End-to-End Production ML Architecture – From Data to Scalable AI Systems in Machine Learning
End-to-End Production ML Architecture – From Data to Scalable AI Systems
Building a machine learning model is only one part of the journey. In enterprise environments, ML systems must operate reliably across complex infrastructures, handle millions of requests, and adapt continuously to new data.
This tutorial provides a complete architectural view of production-grade ML systems—from raw data ingestion to scalable AI deployment and continuous improvement.
1. The Big Picture of Production ML
An end-to-end ML system consists of:
- Data ingestion layer
- Data validation & preprocessing
- Feature engineering & feature store
- Model training pipeline
- Model registry
- CI/CD automation
- Containerized deployment
- Kubernetes orchestration
- Monitoring & drift detection
- Governance & compliance layer
Each layer must integrate seamlessly.
2. Data Ingestion Layer
Data sources may include:
- Transactional databases
- Event streams (Kafka)
- Third-party APIs
- Batch uploads
Data ingestion pipelines standardize and store data into:
- Data lakes
- Data warehouses
3. Data Validation & Quality Control
Before model training, data must be validated:
- Schema checks
- Null value detection
- Outlier detection
- Distribution comparison
Automated validation prevents corrupted training.
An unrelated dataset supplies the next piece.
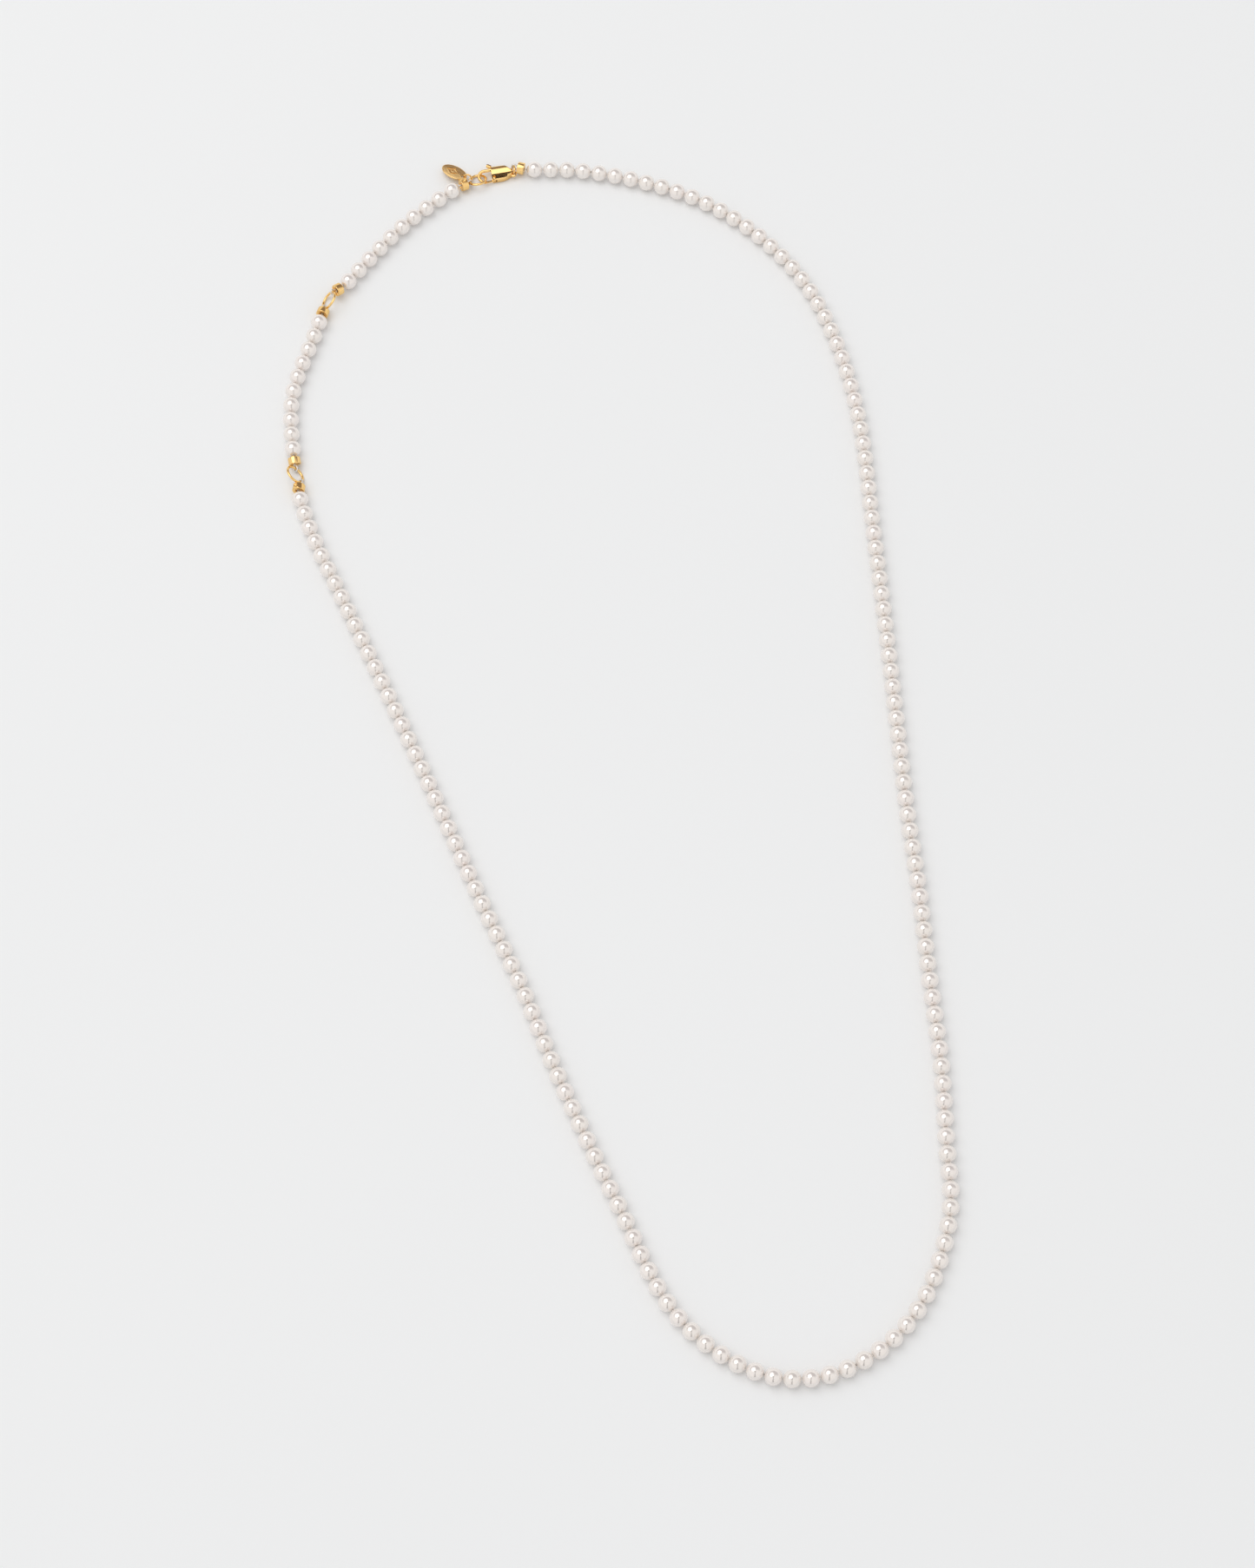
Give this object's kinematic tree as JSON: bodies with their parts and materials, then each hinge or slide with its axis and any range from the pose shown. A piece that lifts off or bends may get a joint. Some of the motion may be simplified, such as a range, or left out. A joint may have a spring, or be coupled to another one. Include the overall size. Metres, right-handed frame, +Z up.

4. Feature Engineering & Feature Store
Features are computed and stored centrally:
- Offline store for training
- Online store for inference
This ensures training-serving consistency.
5. Model Training Pipeline
Training workflows include:
- Data loading
- Feature transformation
- Hyperparameter tuning
- Cross-validation
- Metric evaluation
Artifacts are stored in a model registry.
6. Model Registry
Registry tracks:
- Model versions
- Performance metrics
- Approval status
- Deployment history
Ensures traceability and reproducibility.
7. CI/CD Automation
Pipeline flow:
Git Push → CI Tests → Automated Training → Validation Gate → Docker Build → Deployment
Only validated models reach production.
8. Containerization with Docker
Model packaged with:
- Dependencies
- Inference API
- Environment configuration
Images pushed to container registry.
9. Kubernetes Orchestration
Kubernetes manages:
- Scaling replicas
- Load balancing
- Rolling updates
- GPU scheduling
Provides high availability.
10. Monitoring & Observability
Production monitoring tracks:
- Latency
- Error rates
- Data drift
- Prediction confidence
Drift triggers retraining workflows.
11. Security & Governance Layer
- Encryption of sensitive data
- Access control policies
- Compliance documentation
- Adversarial testing
Ensures regulatory compliance.
12. Continuous Learning Loop
Production feedback feeds back into:
- Data updates
- Model retraining
- Performance improvement
This creates a continuous improvement cycle.
13. Enterprise Architecture Example
Consider an online retail recommendation engine:
- Real-time clickstream ingestion via Kafka
- Feature store for user embeddings
- Nightly batch retraining
- Dockerized inference API
- Kubernetes auto-scaling
- Monitoring dashboards with alerts
- Compliance audits logged automatically
The system scales to millions of daily users while maintaining reliability.
14. Architecture Flow Overview
Data Sources
↓
Data Pipeline
↓
Feature Store
↓
Model Training
↓
Model Registry
↓
CI/CD
↓
Docker Container
↓
Kubernetes Deployment
↓
Monitoring & Drift Detection
↓
Retraining Trigger
15. Common Pitfalls
- Ignoring monitoring
- No rollback mechanism
- Manual deployments
- Unsecured model endpoints
16. Best Practices
1. Automate the entire pipeline 2. Centralize feature definitions 3. Version everything 4. Monitor continuously 5. Implement strong governance policies
Final Summary
An end-to-end production ML architecture integrates data engineering, model development, DevOps automation, infrastructure orchestration, monitoring, and governance into a unified system. By designing scalable, secure, and continuously improving AI pipelines, enterprises transform machine learning from experimental projects into sustainable competitive advantages.